Monday, December 14, 2009
When the OR went eerily silent, I panicked. After all, there were eighteen people (nineteen now that the baby was born!) in that room. It had been noisy as all get-out. Suddenly, the only person making any noise at all was the very tiniest... our newborn.
"What's happening? What's wrong?" I asked, turning from my husband to the anesthesiologist and back again, "Why isn't anyone saying anything???"
My husband just shook his head.
The anesthesiologist leaned down and said in my ear, "It's because she's crying; 24-weekers never cry."
But cry she did... all the way down the hallway where they took her to stabilize her before making the trek to the adjoining children's hospital.*
I smiled as I heard that cry then and clung to my husband's hand. Suddenly I looked up at him...
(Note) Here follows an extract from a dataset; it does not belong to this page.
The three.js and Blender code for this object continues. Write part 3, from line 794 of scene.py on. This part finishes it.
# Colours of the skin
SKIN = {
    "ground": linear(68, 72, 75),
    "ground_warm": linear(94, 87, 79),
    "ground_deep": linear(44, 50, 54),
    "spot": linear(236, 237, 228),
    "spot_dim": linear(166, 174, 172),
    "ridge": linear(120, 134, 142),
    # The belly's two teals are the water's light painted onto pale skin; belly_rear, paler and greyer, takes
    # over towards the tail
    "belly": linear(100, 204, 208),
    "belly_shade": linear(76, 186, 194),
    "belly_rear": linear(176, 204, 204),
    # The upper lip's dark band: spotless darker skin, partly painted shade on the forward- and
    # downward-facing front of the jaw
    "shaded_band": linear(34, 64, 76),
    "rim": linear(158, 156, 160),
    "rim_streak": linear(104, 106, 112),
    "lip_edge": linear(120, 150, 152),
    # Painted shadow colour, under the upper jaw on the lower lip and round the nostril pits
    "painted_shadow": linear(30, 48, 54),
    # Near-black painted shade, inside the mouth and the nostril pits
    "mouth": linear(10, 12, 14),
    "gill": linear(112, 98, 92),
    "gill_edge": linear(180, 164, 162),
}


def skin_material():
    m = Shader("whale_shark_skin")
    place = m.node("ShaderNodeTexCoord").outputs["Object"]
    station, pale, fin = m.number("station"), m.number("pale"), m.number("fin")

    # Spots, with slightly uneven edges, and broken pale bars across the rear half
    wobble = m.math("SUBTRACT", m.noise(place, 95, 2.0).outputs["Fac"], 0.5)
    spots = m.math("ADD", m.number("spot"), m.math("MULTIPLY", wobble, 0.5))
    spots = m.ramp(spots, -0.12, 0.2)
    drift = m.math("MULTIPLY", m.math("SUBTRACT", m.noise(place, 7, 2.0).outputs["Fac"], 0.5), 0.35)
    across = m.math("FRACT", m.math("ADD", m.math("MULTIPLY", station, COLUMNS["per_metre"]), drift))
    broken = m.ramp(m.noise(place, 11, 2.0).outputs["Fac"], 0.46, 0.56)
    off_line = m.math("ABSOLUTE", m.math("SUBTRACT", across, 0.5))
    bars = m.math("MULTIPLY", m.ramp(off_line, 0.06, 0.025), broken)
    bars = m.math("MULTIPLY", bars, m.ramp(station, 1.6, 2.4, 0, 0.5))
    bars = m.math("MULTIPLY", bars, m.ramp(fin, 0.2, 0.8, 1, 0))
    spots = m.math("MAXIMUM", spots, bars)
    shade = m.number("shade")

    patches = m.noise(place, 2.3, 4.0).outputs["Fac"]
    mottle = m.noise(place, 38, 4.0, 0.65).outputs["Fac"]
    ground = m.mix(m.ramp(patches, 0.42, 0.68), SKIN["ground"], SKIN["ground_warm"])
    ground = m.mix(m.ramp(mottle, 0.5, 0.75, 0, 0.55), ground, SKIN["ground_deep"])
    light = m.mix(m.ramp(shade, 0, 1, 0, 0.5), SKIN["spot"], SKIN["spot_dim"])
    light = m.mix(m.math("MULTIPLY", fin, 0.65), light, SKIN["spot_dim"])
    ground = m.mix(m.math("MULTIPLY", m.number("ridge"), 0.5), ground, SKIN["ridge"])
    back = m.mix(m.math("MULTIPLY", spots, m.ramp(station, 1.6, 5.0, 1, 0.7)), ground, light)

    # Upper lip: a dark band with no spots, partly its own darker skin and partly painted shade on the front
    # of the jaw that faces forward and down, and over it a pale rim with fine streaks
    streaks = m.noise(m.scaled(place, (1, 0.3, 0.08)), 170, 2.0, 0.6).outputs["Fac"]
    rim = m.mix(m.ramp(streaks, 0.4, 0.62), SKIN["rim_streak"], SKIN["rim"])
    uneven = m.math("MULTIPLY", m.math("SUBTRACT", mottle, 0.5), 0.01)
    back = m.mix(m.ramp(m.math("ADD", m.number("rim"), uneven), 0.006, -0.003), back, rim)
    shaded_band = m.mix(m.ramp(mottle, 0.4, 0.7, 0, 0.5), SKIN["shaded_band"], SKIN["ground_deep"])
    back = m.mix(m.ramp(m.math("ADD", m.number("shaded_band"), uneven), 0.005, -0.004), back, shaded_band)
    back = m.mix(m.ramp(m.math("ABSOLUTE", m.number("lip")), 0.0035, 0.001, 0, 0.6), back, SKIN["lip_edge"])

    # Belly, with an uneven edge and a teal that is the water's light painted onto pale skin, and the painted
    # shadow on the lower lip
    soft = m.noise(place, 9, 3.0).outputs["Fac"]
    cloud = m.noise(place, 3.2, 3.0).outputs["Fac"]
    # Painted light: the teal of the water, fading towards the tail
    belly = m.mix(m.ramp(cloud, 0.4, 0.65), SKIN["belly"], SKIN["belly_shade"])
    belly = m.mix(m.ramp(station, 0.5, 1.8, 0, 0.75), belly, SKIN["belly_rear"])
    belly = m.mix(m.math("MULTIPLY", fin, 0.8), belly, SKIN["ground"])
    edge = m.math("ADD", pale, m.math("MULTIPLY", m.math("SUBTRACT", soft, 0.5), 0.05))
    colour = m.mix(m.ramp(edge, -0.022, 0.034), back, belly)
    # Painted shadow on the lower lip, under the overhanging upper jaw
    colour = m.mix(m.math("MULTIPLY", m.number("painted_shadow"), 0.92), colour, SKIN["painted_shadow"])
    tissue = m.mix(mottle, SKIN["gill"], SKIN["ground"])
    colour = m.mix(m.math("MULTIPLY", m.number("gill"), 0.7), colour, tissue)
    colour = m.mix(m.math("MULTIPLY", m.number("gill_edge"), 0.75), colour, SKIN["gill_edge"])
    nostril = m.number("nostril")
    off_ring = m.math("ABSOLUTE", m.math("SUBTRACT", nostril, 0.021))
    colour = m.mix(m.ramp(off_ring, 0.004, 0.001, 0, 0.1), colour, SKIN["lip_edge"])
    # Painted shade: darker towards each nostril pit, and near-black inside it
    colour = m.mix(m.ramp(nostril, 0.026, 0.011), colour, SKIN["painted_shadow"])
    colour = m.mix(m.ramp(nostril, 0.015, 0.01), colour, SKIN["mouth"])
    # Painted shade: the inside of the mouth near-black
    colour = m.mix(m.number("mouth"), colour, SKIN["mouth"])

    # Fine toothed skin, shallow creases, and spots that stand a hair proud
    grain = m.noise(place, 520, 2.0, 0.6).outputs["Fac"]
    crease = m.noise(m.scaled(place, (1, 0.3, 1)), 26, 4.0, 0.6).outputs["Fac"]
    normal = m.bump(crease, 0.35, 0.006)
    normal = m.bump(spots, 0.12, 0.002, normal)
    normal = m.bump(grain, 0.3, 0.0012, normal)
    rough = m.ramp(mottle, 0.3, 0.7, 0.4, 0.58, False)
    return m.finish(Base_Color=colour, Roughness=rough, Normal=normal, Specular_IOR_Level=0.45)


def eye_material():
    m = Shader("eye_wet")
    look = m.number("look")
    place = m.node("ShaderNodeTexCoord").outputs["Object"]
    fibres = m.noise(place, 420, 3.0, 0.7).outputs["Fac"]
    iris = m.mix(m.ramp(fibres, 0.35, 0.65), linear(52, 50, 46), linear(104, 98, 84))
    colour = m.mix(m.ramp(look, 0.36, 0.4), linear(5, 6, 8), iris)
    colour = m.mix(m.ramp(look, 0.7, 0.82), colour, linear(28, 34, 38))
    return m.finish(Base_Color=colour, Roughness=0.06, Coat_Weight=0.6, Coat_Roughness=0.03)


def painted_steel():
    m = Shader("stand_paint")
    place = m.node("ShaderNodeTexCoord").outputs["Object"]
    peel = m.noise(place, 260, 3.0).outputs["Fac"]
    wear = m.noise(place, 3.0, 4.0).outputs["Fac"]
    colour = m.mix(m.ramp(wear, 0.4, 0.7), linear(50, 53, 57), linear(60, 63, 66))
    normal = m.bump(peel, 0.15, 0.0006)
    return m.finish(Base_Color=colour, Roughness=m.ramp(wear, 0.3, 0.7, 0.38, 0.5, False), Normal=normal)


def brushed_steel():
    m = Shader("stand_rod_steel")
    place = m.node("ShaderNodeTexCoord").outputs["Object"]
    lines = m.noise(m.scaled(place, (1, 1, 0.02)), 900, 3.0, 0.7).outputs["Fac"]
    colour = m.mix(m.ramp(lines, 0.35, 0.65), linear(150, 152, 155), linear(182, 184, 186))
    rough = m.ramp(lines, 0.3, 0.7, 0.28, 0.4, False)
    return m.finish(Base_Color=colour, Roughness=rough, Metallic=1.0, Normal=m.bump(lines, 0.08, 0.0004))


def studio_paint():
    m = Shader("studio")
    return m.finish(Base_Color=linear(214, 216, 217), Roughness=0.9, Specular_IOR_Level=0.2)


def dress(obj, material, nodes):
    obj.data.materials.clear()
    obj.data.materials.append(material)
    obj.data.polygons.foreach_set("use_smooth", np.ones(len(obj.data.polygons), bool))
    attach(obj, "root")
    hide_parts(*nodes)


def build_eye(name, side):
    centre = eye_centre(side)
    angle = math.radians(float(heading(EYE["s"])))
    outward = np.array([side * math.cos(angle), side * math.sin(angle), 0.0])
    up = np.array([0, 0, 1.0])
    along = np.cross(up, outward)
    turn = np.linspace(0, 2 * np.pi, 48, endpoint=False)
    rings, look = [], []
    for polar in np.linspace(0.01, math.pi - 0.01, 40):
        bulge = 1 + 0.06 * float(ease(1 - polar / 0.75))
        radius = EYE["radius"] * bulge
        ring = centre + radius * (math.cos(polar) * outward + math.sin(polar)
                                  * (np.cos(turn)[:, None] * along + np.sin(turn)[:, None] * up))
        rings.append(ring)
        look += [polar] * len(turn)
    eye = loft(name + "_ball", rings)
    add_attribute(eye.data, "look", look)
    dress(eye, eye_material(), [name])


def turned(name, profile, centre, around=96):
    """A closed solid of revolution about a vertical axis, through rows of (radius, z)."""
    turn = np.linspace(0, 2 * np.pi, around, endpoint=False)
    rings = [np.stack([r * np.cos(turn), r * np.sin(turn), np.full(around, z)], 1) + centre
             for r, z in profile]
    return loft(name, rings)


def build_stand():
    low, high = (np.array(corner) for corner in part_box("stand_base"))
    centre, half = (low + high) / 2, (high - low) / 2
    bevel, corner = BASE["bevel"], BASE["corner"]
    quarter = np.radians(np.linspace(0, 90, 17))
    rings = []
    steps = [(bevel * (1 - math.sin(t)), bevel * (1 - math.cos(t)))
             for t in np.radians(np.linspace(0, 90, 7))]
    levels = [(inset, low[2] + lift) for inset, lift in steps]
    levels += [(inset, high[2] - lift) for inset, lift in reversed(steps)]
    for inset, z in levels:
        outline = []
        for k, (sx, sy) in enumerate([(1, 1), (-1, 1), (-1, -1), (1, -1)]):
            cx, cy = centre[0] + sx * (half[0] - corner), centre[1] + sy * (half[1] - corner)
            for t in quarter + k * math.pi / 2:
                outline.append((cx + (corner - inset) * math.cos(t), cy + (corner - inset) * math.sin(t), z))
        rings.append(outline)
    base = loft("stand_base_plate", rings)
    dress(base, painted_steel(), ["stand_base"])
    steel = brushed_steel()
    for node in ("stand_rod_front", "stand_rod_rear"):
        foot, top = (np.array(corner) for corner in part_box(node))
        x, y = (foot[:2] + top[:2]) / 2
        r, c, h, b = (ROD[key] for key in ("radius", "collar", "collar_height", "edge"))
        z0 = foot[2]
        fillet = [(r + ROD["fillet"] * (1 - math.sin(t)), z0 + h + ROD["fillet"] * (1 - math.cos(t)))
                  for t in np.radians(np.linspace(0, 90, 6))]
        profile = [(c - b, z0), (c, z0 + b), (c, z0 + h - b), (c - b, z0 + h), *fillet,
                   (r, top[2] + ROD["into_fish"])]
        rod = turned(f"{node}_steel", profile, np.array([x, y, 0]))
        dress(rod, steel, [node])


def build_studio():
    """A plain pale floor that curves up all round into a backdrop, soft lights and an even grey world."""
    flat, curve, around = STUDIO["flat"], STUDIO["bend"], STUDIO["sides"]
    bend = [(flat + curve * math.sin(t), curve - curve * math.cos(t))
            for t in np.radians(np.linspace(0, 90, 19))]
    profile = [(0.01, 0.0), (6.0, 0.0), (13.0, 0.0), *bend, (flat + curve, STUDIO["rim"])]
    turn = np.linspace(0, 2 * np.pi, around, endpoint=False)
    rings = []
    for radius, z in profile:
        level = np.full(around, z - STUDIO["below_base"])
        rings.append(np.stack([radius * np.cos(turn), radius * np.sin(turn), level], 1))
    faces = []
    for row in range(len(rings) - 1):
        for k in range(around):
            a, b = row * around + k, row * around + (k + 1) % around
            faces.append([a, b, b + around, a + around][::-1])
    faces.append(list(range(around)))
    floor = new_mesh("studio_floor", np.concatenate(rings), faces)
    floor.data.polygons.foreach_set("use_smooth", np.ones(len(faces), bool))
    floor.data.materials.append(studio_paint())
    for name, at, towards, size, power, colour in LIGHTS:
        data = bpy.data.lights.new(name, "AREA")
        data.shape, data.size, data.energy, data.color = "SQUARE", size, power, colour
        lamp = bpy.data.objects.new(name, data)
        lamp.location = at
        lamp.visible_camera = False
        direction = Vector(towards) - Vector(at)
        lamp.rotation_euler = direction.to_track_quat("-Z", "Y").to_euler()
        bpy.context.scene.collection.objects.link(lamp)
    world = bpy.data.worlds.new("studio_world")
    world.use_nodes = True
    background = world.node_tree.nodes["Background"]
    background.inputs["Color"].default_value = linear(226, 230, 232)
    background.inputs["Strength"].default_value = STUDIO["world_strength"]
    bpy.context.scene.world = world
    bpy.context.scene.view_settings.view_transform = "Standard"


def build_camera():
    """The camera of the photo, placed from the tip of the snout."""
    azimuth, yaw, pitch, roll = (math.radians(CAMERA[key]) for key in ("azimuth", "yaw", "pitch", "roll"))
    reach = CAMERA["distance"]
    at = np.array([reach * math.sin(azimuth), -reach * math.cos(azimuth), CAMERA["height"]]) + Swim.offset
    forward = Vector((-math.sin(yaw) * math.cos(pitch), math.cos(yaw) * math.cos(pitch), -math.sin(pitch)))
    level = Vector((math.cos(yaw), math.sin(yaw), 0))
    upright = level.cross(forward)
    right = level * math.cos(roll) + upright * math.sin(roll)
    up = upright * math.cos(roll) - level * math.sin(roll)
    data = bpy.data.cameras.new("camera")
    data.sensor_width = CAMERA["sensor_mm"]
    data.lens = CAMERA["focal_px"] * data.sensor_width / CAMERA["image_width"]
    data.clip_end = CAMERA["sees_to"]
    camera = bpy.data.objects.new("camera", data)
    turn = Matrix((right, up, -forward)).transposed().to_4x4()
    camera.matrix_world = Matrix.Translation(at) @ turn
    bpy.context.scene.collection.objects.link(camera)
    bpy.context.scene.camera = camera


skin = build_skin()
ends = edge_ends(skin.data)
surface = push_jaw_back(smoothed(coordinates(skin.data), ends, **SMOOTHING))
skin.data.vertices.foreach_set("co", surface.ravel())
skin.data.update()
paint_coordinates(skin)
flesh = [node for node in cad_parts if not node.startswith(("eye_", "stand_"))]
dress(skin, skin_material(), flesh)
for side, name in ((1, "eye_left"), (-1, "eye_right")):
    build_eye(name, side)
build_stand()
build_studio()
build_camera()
"We don't know if we had a boy or girl!"
"Nope," he replied and gave me a little half-smile. Mostly we were both just so incredibly grateful that our child had made it through the birth!
The anesthesiologist heard this conversation and asked the OB's. They had no idea what gender the baby was-- their focus had been solely on a safe delivery and transfer of the child over to the neonatal team. The fellow called down the hall, "Can we get the gender for the parents?"
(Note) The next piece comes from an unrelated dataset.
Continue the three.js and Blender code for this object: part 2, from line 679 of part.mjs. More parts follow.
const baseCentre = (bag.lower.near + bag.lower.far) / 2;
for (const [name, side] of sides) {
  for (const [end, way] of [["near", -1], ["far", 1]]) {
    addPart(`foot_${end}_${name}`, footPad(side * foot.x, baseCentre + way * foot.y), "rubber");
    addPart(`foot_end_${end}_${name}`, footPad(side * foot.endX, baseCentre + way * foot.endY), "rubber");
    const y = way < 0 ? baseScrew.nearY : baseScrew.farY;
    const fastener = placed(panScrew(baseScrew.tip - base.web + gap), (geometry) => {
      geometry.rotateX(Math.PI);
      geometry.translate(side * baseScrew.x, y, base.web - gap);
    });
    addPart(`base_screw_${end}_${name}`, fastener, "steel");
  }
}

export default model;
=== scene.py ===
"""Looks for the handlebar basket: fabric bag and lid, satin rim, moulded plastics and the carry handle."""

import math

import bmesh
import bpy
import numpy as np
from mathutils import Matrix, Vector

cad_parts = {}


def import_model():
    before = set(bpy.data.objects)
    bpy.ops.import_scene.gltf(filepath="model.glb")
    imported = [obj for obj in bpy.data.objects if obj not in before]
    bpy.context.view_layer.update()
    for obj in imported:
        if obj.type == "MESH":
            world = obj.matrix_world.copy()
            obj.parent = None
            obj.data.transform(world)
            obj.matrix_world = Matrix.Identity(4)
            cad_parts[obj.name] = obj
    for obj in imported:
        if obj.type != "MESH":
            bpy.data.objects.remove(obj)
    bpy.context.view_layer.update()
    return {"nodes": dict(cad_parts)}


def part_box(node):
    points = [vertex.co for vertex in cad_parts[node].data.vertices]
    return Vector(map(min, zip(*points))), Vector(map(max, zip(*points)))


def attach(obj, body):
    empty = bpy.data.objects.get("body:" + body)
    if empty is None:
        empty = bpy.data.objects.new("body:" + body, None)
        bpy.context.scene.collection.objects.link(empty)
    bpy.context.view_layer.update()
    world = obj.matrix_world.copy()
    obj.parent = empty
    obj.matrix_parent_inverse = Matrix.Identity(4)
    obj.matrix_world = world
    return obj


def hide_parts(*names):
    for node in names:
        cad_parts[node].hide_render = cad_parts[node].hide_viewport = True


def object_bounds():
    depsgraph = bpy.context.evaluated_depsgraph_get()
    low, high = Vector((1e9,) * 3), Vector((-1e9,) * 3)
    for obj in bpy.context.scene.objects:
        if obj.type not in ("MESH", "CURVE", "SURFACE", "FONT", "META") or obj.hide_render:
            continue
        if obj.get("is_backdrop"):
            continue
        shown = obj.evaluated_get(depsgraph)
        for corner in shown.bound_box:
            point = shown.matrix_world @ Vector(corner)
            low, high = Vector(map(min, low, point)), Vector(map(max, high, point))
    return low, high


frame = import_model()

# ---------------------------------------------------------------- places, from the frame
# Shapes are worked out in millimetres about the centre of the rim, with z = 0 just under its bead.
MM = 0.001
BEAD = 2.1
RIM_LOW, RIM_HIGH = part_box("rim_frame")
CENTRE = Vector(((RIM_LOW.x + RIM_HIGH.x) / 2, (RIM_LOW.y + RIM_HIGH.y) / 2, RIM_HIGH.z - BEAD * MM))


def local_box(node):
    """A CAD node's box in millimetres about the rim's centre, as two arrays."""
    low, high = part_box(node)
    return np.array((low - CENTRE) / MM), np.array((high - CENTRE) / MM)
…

I heard a woman's voice echo back...
"It's a girl!"
And that's when we knew. We had a little girl. A precious tiny daughter who had such a fight ahead of her.
When you have a baby, you feel a rush of endorphins that flood your body with a kind of super-hero feeling. There is a kind of victory and triumph and sense of achievement that- for me, at least- goes along with giving birth that is unmatched by any other accomplishment. Every woman is different, of course, but- for me- I still had that feeling. Those early hours were ones of joy and wonder and celebration. I was never ignorant about the peril of her situation... it just wasn't at the forefront. And, for that, I am wonderfully thankful...
A few moments later, when our baby girl was stabilized, they invited my husband to accompany them on the transport over to the children's hospital. The doctors continued their work on putting me back together.
As they stitched and repaired, the head OB asked me...
"So... do you have a name for her?"
to be cont...
*Foot-note: I was extremely blessed to give birth in a city hospital connected to the children's hospital. It took mere minutes, by foot, to get my daughter to the NICU. The hospital has since further improved this by establishing a high-risk OB wing right in the children's hospital. The less travel the better for these teeny-tiny babies!